= Justin Moose (golfer) =

American World Long Drive competitor

Justin Moose (born January 6, 1986) is a World Long Drive competitor. Moose competes in events that are sanctioned by the World Long Drive Association, which is owned by Golf Channel, part of the NBC Sports Group, and a division of Comcast. The season-long schedule features events airing live on Golf Channel, culminating in the Volvik World Long Drive Championship in September.

Originally from outside of Pittsburgh, Pa., Moose resides in Columbia, S.C.

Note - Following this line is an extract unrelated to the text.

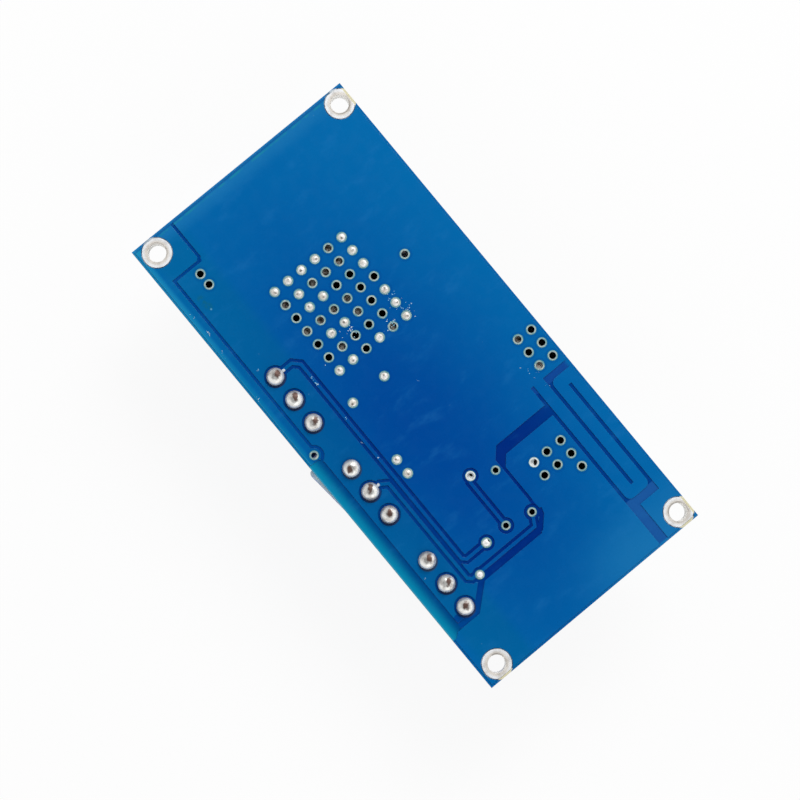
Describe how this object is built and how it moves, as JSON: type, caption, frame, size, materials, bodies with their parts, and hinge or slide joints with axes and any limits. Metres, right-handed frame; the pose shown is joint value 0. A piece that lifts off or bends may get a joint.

==World Long Drive career==
Moose earned his first World Long Drive victory in 2018, claiming the East Coast Classic in Columbia, S.C., just down the road from his home. He also capped his 2018 season by finishing runner-up to Maurice Allen at the Volvik World Long Drive Championship (Thackerville, Okla.). It was the furthest Moose had ever advanced at the World Championship, after reaching the semifinals in 2016 before falling to eventual world champion Joe Miller.

In an interview with Golfworld in June 2018 during the Atlantic City Boardwalk Bash, Moose offered this description of World Long Drive as a sport: "It's golf mixed with NASCAR, wrestling and the Home Run Derby."

==Life before World Long Drive==
Prior to competing in World Long Drive, Moose played on the men's golf team in college at Clarion University (Pennsylvania), and threw javelin in high school. He earned Pennsylvania State Athletic Conference Player of the Year honors at Clarion. He has qualified for three U.S. Open sectionals and plans to continue to pursue professional golf, while also being part of the WLD Tour. He also has perspective. “In Long Drive, I’m one of 10,” he said. “In golf, I’m one of 10,000.”

Moose credits much of his development in golf to advice from one of his mentors, former PGA Tour winner Rocco Mediate whom Moose caddied for as a youth in Greensburg, Pa.

A Pittsburgh area native and a lifelong Steelers fan, Moose is known to feverishly wave a “Terrible Towel” at each WLD event.